'''

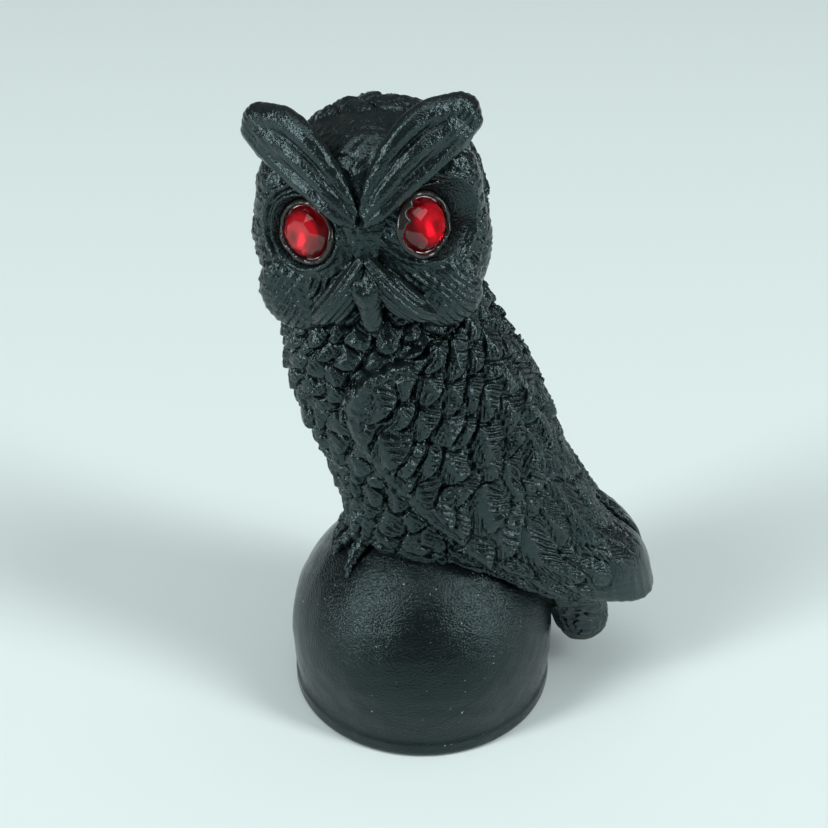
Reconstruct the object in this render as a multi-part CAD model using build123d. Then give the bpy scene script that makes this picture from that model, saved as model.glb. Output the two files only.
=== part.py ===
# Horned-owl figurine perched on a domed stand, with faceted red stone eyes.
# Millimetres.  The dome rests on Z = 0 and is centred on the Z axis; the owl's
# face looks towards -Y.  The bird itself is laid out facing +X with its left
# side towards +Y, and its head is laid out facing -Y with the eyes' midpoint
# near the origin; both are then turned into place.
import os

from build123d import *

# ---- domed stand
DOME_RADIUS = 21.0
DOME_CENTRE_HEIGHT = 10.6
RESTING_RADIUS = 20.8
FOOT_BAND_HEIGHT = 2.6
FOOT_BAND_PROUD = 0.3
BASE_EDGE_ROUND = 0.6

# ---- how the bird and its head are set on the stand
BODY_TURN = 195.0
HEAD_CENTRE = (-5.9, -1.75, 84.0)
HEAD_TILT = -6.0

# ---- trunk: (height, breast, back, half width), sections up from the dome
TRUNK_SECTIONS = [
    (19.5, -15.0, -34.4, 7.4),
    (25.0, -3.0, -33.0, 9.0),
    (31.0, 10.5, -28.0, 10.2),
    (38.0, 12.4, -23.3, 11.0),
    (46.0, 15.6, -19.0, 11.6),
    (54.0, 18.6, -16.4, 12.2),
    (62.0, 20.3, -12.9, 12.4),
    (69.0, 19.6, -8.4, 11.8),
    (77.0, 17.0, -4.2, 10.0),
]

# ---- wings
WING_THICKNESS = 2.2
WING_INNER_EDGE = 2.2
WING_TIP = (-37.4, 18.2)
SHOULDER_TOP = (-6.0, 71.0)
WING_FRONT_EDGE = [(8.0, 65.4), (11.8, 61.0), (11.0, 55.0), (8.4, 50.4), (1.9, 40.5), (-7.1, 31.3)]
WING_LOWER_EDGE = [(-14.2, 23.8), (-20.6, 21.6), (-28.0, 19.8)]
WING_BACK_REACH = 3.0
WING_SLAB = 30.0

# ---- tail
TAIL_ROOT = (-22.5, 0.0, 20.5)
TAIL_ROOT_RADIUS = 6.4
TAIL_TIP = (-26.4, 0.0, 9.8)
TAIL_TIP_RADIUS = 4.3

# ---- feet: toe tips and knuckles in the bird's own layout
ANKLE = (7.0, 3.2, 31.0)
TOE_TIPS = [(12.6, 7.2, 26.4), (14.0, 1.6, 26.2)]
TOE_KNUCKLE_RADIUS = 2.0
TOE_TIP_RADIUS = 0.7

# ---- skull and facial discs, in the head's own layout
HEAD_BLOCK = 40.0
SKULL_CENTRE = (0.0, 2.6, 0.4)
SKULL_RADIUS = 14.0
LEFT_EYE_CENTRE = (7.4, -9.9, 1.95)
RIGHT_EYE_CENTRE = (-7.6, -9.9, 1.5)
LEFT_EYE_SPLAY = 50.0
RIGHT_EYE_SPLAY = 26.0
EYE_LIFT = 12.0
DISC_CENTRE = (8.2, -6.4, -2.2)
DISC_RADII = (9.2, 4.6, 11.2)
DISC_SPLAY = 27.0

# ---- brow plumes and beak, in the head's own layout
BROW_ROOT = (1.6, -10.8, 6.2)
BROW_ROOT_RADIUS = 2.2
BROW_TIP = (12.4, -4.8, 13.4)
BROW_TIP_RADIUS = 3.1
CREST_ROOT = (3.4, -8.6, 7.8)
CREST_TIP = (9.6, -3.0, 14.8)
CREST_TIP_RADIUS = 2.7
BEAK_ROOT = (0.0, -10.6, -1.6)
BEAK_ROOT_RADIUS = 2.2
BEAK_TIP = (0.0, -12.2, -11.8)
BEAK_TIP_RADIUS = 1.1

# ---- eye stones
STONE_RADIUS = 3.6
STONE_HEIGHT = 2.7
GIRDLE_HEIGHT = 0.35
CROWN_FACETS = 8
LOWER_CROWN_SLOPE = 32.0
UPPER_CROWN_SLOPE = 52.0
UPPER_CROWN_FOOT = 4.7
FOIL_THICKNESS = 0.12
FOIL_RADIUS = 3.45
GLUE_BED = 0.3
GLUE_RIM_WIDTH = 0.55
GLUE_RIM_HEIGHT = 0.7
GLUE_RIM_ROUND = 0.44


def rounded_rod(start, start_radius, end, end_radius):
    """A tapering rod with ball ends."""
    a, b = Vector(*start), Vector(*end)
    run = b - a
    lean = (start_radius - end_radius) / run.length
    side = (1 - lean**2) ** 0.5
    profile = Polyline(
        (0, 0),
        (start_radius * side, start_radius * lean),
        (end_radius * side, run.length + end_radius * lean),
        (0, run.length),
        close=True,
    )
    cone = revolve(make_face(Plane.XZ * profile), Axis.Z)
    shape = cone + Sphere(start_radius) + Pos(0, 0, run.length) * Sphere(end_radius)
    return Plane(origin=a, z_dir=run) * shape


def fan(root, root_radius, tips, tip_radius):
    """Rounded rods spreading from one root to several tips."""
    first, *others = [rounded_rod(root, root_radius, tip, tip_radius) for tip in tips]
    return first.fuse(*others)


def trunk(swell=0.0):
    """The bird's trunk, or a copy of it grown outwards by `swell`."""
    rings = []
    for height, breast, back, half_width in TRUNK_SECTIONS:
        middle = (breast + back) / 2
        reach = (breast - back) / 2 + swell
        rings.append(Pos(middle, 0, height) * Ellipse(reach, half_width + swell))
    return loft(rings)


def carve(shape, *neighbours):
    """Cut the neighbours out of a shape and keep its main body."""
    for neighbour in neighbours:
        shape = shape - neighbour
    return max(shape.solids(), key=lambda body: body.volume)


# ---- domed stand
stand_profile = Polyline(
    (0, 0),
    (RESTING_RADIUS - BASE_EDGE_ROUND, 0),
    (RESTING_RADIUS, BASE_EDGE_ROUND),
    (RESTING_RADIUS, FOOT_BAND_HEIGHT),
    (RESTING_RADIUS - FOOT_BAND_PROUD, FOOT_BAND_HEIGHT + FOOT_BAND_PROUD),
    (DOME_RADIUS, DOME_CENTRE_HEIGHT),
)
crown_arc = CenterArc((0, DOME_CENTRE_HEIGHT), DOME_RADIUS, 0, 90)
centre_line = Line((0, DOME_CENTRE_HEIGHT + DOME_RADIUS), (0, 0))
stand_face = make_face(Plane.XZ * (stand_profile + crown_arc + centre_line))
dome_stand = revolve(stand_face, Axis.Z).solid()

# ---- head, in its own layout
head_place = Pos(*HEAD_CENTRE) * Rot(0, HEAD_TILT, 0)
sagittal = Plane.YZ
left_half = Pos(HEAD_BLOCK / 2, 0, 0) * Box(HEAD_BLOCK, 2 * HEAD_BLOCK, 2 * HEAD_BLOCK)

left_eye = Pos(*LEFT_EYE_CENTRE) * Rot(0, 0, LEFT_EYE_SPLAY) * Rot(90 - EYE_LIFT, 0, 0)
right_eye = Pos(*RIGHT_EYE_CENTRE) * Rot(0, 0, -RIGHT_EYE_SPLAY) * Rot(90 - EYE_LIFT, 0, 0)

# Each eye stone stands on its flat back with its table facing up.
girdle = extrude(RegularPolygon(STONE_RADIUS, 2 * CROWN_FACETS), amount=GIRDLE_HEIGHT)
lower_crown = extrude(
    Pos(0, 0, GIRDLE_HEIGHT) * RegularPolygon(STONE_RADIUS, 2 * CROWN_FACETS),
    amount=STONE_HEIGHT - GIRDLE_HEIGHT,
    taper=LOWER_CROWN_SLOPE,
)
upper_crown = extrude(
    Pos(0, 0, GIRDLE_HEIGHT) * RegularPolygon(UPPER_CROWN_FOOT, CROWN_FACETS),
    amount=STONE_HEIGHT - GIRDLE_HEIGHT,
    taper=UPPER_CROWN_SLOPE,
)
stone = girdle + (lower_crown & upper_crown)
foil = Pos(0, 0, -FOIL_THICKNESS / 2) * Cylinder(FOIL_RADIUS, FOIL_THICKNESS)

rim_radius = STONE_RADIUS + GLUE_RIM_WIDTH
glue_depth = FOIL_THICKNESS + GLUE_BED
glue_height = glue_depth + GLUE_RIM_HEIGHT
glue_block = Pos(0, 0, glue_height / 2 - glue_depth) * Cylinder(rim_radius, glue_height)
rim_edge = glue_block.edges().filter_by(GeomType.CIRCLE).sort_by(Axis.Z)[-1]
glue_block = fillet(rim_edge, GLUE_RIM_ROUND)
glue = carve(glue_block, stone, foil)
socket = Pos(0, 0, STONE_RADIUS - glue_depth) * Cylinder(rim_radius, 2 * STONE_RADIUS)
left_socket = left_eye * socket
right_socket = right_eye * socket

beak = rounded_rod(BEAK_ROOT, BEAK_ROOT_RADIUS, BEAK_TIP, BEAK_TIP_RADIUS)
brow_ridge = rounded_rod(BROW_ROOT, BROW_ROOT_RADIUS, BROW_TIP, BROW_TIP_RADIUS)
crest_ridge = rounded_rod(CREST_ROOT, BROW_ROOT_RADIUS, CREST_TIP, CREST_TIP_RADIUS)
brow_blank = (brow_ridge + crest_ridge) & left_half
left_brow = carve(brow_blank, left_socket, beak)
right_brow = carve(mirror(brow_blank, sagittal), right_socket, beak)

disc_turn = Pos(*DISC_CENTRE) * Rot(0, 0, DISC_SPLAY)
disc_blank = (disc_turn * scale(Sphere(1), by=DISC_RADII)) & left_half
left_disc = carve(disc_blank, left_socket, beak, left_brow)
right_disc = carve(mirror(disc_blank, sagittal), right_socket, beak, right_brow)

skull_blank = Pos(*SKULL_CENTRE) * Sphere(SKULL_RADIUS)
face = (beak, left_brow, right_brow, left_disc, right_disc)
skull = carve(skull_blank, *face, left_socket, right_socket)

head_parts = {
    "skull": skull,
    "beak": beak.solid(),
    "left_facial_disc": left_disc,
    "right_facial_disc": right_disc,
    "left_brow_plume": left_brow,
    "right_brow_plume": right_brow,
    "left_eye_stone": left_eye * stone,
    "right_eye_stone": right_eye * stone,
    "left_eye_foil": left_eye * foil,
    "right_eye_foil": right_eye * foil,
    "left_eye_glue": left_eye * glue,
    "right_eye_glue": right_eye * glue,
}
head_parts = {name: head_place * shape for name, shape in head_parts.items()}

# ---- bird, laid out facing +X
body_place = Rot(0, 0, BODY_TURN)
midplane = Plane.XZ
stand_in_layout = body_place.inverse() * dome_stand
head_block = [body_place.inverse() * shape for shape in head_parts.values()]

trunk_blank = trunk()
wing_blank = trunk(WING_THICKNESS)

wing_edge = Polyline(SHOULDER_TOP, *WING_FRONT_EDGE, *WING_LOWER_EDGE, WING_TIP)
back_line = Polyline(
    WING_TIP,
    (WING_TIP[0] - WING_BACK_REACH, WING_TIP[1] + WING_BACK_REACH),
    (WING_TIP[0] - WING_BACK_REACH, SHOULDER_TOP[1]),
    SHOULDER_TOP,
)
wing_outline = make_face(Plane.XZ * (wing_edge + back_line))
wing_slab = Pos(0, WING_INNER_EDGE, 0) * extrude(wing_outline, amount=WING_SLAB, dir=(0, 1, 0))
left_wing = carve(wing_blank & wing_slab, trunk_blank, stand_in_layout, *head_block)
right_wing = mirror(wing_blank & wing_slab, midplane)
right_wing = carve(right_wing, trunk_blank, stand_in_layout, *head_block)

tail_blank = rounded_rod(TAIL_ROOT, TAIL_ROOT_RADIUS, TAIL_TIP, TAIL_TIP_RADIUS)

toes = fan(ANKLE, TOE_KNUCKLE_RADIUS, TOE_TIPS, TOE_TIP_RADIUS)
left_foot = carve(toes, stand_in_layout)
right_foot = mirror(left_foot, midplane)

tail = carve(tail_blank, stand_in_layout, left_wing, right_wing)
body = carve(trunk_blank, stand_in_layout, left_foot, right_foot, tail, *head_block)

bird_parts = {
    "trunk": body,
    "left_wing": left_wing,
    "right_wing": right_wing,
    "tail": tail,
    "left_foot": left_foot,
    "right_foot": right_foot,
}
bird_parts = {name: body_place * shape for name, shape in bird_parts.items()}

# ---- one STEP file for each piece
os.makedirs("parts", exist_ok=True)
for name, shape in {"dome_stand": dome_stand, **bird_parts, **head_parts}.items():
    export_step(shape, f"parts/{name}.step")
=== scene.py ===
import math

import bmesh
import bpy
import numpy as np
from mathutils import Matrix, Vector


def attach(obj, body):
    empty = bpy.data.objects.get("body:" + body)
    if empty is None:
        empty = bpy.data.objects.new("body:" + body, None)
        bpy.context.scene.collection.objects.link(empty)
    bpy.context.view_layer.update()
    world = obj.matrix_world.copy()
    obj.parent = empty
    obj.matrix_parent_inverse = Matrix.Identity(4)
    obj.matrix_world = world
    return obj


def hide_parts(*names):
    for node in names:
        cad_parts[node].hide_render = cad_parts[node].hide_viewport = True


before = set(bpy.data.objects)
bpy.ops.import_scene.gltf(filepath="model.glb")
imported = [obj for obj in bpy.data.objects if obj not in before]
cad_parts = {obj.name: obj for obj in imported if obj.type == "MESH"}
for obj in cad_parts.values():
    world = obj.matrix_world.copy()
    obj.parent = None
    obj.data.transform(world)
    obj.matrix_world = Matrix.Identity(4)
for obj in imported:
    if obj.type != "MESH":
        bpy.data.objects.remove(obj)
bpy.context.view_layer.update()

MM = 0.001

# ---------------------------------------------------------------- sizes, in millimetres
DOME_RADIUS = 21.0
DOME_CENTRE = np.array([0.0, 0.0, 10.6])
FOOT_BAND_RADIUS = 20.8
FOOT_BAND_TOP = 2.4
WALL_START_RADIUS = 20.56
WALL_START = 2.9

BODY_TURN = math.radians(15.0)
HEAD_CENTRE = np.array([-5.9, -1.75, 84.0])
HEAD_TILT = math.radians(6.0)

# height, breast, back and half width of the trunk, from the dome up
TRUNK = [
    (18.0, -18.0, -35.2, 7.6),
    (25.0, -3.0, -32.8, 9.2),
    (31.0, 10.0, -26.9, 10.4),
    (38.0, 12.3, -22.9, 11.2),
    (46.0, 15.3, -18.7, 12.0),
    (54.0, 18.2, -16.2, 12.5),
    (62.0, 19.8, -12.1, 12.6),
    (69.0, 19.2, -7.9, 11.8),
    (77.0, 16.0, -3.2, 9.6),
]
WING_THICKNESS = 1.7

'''

▸ WHAT NEEDS TO BE DONE
Give again, word for word, every line of the listing above from the one with "tail = carve(tail_blank, stand_in_layout, left_wing, right_wing)" to the one with "obj.parent = empty", both inclusive, and nothing beyond them.

▸ EXERCISE OUTPUT
tail = carve(tail_blank, stand_in_layout, left_wing, right_wing)
body = carve(trunk_blank, stand_in_layout, left_foot, right_foot, tail, *head_block)

bird_parts = {
    "trunk": body,
    "left_wing": left_wing,
    "right_wing": right_wing,
    "tail": tail,
    "left_foot": left_foot,
    "right_foot": right_foot,
}
bird_parts = {name: body_place * shape for name, shape in bird_parts.items()}

# ---- one STEP file for each piece
os.makedirs("parts", exist_ok=True)
for name, shape in {"dome_stand": dome_stand, **bird_parts, **head_parts}.items():
    export_step(shape, f"parts/{name}.step")
=== scene.py ===
import math

import bmesh
import bpy
import numpy as np
from mathutils import Matrix, Vector


def attach(obj, body):
    empty = bpy.data.objects.get("body:" + body)
    if empty is None:
        empty = bpy.data.objects.new("body:" + body, None)
        bpy.context.scene.collection.objects.link(empty)
    bpy.context.view_layer.update()
    world = obj.matrix_world.copy()
    obj.parent = empty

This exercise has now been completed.